Les nerfs à vif

La haine qui rôde.

Une ville anonyme, sans intérêt apparent, du sud des États-Unis, peut-être la Floride. Une famille prospère, sans aspérité particulière. Le père, Sam Bowden (Gregory Peck), est avocat, sa femme, Peggy (Polly Bergen) semble rester au foyer, leur très jeune fille, à peine adolescente, Nancy (Lori Martin) paraît être une adolescente sans histoire. Ils ne sont ni antipathiques, ni particulièrement sympathiques, mais on devine dès l’abord que Sam l’avocat est un procédurier enquiquinant, un peu retors et sans doute peut prendre ici et là dans l’exercice de son métier quelques libertés avec la loi. Fait son apparition dans la bourgade un drôle de type à l’œil acéré et à la bouche mauvaise, Max Cady (Robert Mitchum). Il ne se cache pas : il vient de purger une peine de 8 ans de prison pour agression sexuelle qui lui a été infligée notamment du fait du témoignage de Bowden (tout cela est un peu trouble et flou).

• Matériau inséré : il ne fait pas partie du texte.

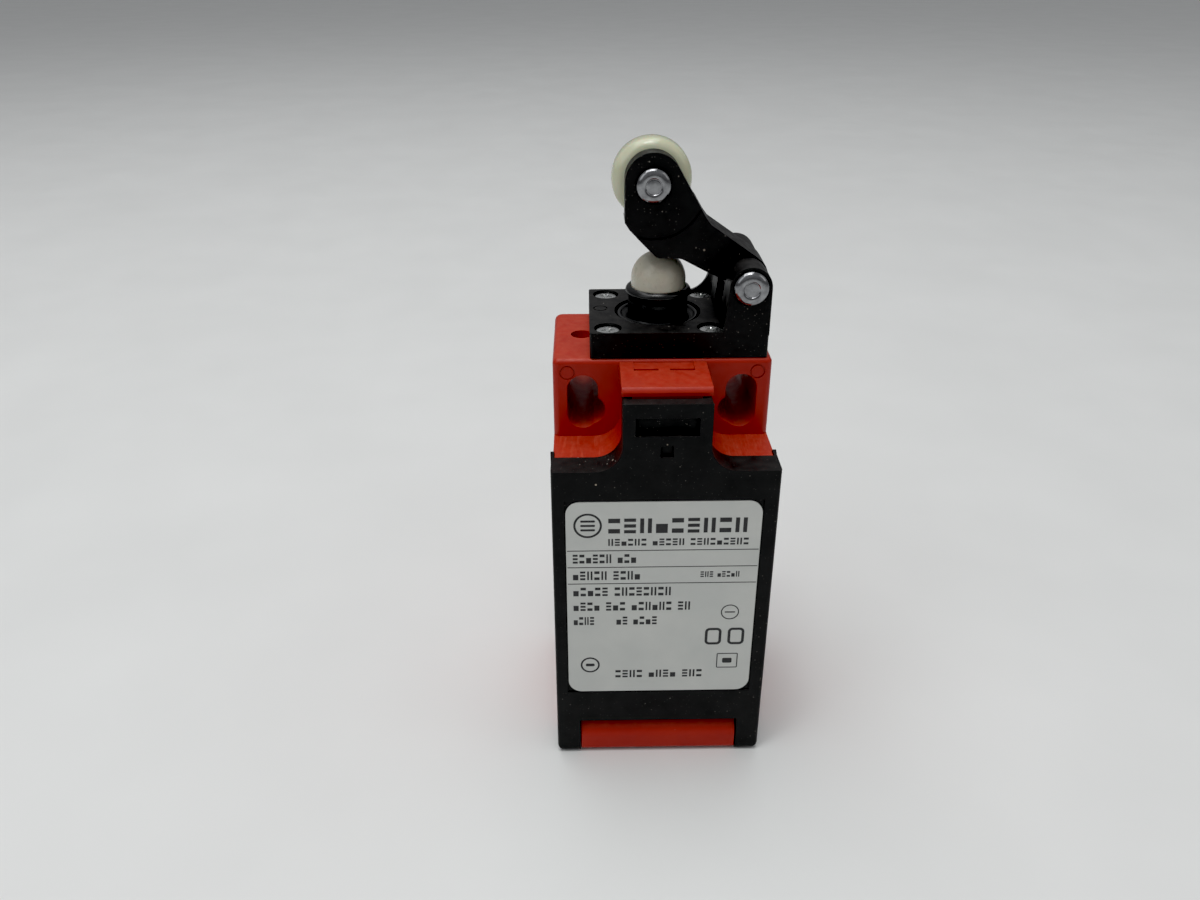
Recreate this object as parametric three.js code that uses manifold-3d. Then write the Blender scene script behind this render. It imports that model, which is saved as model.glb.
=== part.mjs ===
// Plastic-bodied roller-lever limit switch with a 30 mm wide housing.
// Millimetres. +X right, +Y back, +Z up, seen from the cover side.
// Origin: middle of the footprint, at the level of the base.

import * as THREE from 'three';
import { mergeVertices } from 'three/addons/utils/BufferGeometryUtils.js';
import Module from 'manifold-3d';

const wasm = await Module();
wasm.setup();

// ---------------------------------------------------------------- driving dimensions

// housing
const BODY_HALF = 15.1;
const BODY_BACK = 15;
const BODY_TOP = 60.68;
const BODY_CORNER = 1.2;
const FLANGE_Y = -3.82;          // front plane of the mounting flange
const LOWER_FRONT = -8.85;       // where the cover's side wings end
const SEAM_Y = -10.66;           // front rim of the housing, under the cover
const WALL = 3.05;               // from the cover outline to the wiring space
const REBATE = 0.25;             // the housing rim stands this far inside the cover
const RIM_HALF = 14.9;           // between the cover's side wings
const CAVITY_BACK = 13.2;
const LIP_FRONT = -12.2;
const LIP_INSET = 2.05;

// outline shared by the cover and the housing front
const COVER_HALF = 15.35;
const SHOULDER_Z = 49.3;
const TONGUE_HALF = 5.85;
const TONGUE_TOP = 59.1;
const SHOULDER_FILLET = 3.7;
const COVER_BOTTOM = 6.25;

// cover
const COVER_FRONT = -15;
const COVER_WALL = 1.6;
const COVER_RIM = -10.76;
const WING_HALF = 15.5;
const WING_INNER = 14.97;
const LEG_INNER = 11.85;
const LEG_BOTTOM = 0.1;
const LEG_CORNER = 0.8;
const BAR_BOTTOM = 0.3;
const LEG_BACK = -9.7;
const LEG_SHOULDER = 5.9;        // the leg's back is cut away above this, to clear the rim
const HINGE_Y = -12.3;
const HINGE_Z = 2.8;
const TRUNNION_R = 1.2;
const TRUNNION_END = 13.9;
const RUNNING = 0.06;            // radial clearance where one piece turns on another

// mounting slots in the flange
const SLOT_R = 2.15;
const SLOT_X = 11;
const SLOT_LOW = 52.5;
const SLOT_HIGH = 56.2;
const LOBE_X = 10;
const LOBE_Z = 53.1;

// cable entry, metric 20 mm thread
const ENTRY_R = 9.3;
const ENTRY_Y = 3.2;

// head
const AXIS_X = -0.2;             // plunger axis
const AXIS_Y = 5.6;
const HEAD_LEFT = -9.95;
const HEAD_RIGHT = 14.35;
const HEAD_FRONT = -3.55;
const HEAD_TOP = 64.375;
const SEAL_SEAT_R = 6.1;
const SEAL_SEAT_Z = 63.5;
const HEAD_SCREW_STEP = 14.1;
const HEAD_SCREW_X = -0.4;
const HEAD_SCREW_Y = 5.55;
const SCREW_SEAT_R = 1.9;
const SCREW_SEAT_Z = 62.8;
const SCREW_SHANK_R = 1.1;
const SCREW_END_Z = 56.4;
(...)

Cady ne se cache donc pas et vient dire tout de suite carrément sa haine à Bowden : il sait que s’il a été lourdement condamné, c’est à cause de lui. On peut penser qu’il était fruste, sommaire, primaire avant sa condamnation mais on s’aperçoit qu’il a, durant sa détention, pioché textes et codes et qu’il est, d’une certaine façon, entré dans le monde des gens instruits qu’il déteste à proportion qu’il s’en ressent exclu. Ce qu’il veut, ça n’est naturellement pas (ou pas tout de suite) tuer Bowden et sa famille, c’est lui, c’est leur rendre la vie impossible, angoissante, hurlante ; c’est être là, présent comme un ange noir fatidique pour les mettre mal à l’aise, les inquiéter, leur faire perdre les pédales, les plonger dans l’anxiété perpétuelle, dans la crainte – on pourrait dire la trouille – de ce qui va leur arriver. C’est lui, évidemment, irrémédiablement, qui est le maître du jeu, qui pilote l’existence de la famille Bowden, qui ne sait pas comment s’en sortir. Ça commence petitement par l’irruption de Cady chez les Bowden, par l’empoisonnement du chien mais c’est une véritable épée de Damoclès qui pèse.

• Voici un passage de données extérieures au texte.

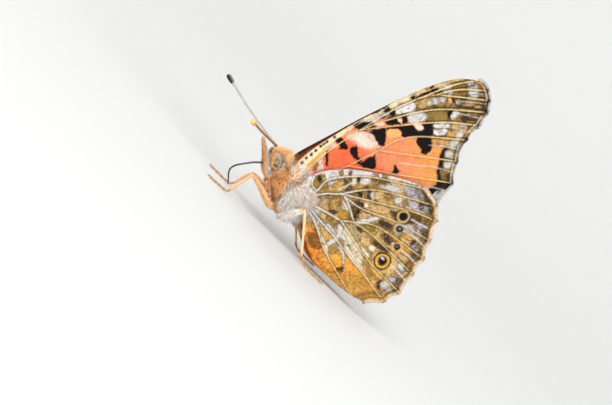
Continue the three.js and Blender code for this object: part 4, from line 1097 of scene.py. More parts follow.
THORAX_LINE = [(0, -5.2, 6.95), (0, -4, 6.5), (0, -2.6, 6), (0, -1, 5.4), (0, 1, 4.75)]
THORAX_STATIONS = [(0, 1.05, 1.3), (0.04, 1.5, 1.75), (0.16, 2.05, 2.25), (0.32, 2.35, 2.65),
                   (0.48, 2.5, 2.85), (0.65, 2.4, 2.7), (0.82, 2, 2.15), (0.95, 1.5, 1.6),
                   (1, 1.05, 1.15)]
ABDOMEN_LINE = [(0, 0.4, 4.75), (0, 1.35, 4.6), (0, 4.2, 4.3), (0, 8.2, 3.9), (0, 14.2, 3.4)]
ABDOMEN_STATIONS = [(0, 1.2, 1.3), (0.1, 1.5, 1.65), (0.25, 1.75, 2), (0.48, 1.7, 1.9), (0.72, 1.35, 1.5),
                    (0.91, 0.85, 0.9), (1, 0.4, 0.4)]
FORELEG = [(0.65, -3.95, 2.8), (0.85, -4.7, 3.25), (0.8, -5.4, 4.0), (0.65, -5.85, 4.75)]
HIPS = [
    [(1.2, -2.2, 3.6), (1.35, -2.35, 3.2), (1.75, -3.3, 2.75), (1.85, -3.6, 2.72)],
    [(-1.2, -2.2, 3.6), (-1.35, -2.35, 3.2), (-1.8, -3.1, 2.75), (-1.95, -3.3, 2.74)],
    [(1.2, -0.4, 3.2), (1.35, -0.6, 2.85), (1.75, -1.3, 2.6), (1.9, -1.5, 2.65)],
    [(-1.2, -0.4, 3.2), (-1.35, -0.6, 2.85), (-1.75, -1.3, 2.6), (-1.9, -1.5, 2.65)],
]


def body_skin(material):
    """One skin over the head, neck, thorax, abdomen, hips and folded forelegs, a little inside the solids."""
    coat = 0.22

    def slim(stations, count):
        return [(share, max(0.15, wide - coat), max(0.15, high - coat))
                for share, wide, high in stations_through(stations, count)]

    parts = [sweep(THORAX_LINE, slim(THORAX_STATIONS, 24), 28)]
    parts.append(sweep(ABDOMEN_LINE, slim(ABDOMEN_STATIONS, 40), 24))
    skull = ball((0, 0.3, 0), (1.35 - coat, 1.05 - coat * 0.6, 1.78 - coat))
    parts.append((from_head(skull[0]), skull[1], skull[2]))
    neck = [(0, -6.6, 7.25), (0, -5.6, 7.05), (0, -4.6, 6.75)]
    parts.append(sweep(neck, [(0, 0.7, 0.9), (0.5, 0.85, 1.05), (1, 0.9, 1.2)], 20))
    limb = [(0, 0.2, 0.2), (0.06, 0.27, 0.27), (0.9, 0.22, 0.22), (1, 0.12, 0.12)]
    foreleg = sweep(FORELEG, limb, 12)
    parts += [foreleg, mirrored(foreleg)]
    for hip in HIPS:
        parts.append(sweep(hip, [(0, 0.42, 0.42), (0.5, 0.34, 0.34), (1, 0.24, 0.24)], 14))
    points, faces, _ = joined(parts)
    rough = add_piece("body_rough", points / MM, faces, material)
    remesh = rough.modifiers.new("one_skin", "REMESH")
    remesh.mode = "VOXEL"
    remesh.voxel_size = 0.13
    soften = rough.modifiers.new("soften", "SMOOTH")
    soften.iterations = 4
    mesh = bpy.data.meshes.new_from_object(rough.evaluated_get(bpy.context.evaluated_depsgraph_get()))
    bpy.data.objects.remove(rough)
    places = np.zeros(len(mesh.vertices) * 3)
    mesh.vertices.foreach_get("co", places)
    mesh.vertices.foreach_set("co", places * MM)
    mesh.polygons.foreach_set("use_smooth", np.ones(len(mesh.polygons), bool))
    mesh.name = "body_hide"
    return in_scene("body_hide", mesh)


# Coat: every tuft is a small curved spike with a patch of its own on the unwrap

def skin_samples(piece, per_square_mm, seed):
    """Points spread over a piece's surface in millimetres, with the way each one faces."""
    mesh = piece.data
    mesh.calc_loop_triangles()
    corners = np.zeros(len(mesh.loop_triangles) * 3, int)
    mesh.loop_triangles.foreach_get("vertices", corners)
    places = np.zeros(len(mesh.vertices) * 3)
    mesh.vertices.foreach_get("co", places)
    places = places.reshape(-1, 3) / MM
    a, b, c = (places[corners.reshape(-1, 3)[:, k]] for k in range(3))
    normal = np.cross(b - a, c - a)
    size = np.linalg.norm(normal, axis=1)
    random = np.random.RandomState(seed)
    count = int(size.sum() / 2 * per_square_mm)
    chosen = random.choice(len(size), count, p=size / size.sum())
    s = np.sqrt(random.rand(count, 1))
    t = random.rand(count, 1)
    points = a[chosen] * (1 - s) + b[chosen] * s * (1 - t) + c[chosen] * s * t
    return points, normal[chosen] / size[chosen][:, None]


def unit(vectors):
    return vectors / np.maximum(np.linalg.norm(vectors, axis=1), 1e-9)[:, None]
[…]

Cady pourrait presque se contenter de faire perdre les pédales aux Bowden, de les conduire vers des malaises de plus en plus irrespirables ; mais il n’est pas un malheureux injustement condamné qui viendrait chercher sa vengeance, comme le Comte de Monte-Cristo : non, c’est effectivement un assassin, un pervers qui a bien mérité sa condamnation et qui cède à nouveau à ses pulsions en tuant Diane Taylor (Barrie Chase) une fille facile rencontrée dans le coin. Mais comment arrêter la pesanteur de Cady ? En le faisant rosser par des nervis ? C’est lui qui s’en sort et qui obtient en plus que les autorités, suspicieuses, suspendent Bowden du Barreau.

Il faut donc que tout cela aille à l’affrontement violent et direct. On peut passer sur les péripéties qui conduisent à la victoire de la Morale sur l’Abjection, au fond d’un bayou qu’on devine poisseux, caniculaire et truffé de moustiques. Mais on devine tout de même que la respectable famille Bowden portera longtemps, inscrite au plus profond d’elle et de ses non-dits, le souvenir terrifiant de l’émergence, dans son train-train paisible bourgeois, de la haine à l’état pur.

Robert Mitchum domine de la tête et des épaules la distribution ; il y a une séquence où, coiffé d’un chapeau et vêtu d’un maillot rayé, il fait irrésistiblement songer au Freddy Krueger des Griffes de la nuit, qui est une des plus belles créatures nocturnes et terrifiantes créées depuis un demi-siècle. À son contact Gregory Peck se contente du minimum et les autres notoriétés de la distribution, Martin Balsam ou Telly Savalas font le job sans fioritures. Un bon film à scénario un peu prévisible, mais très bien rythmé.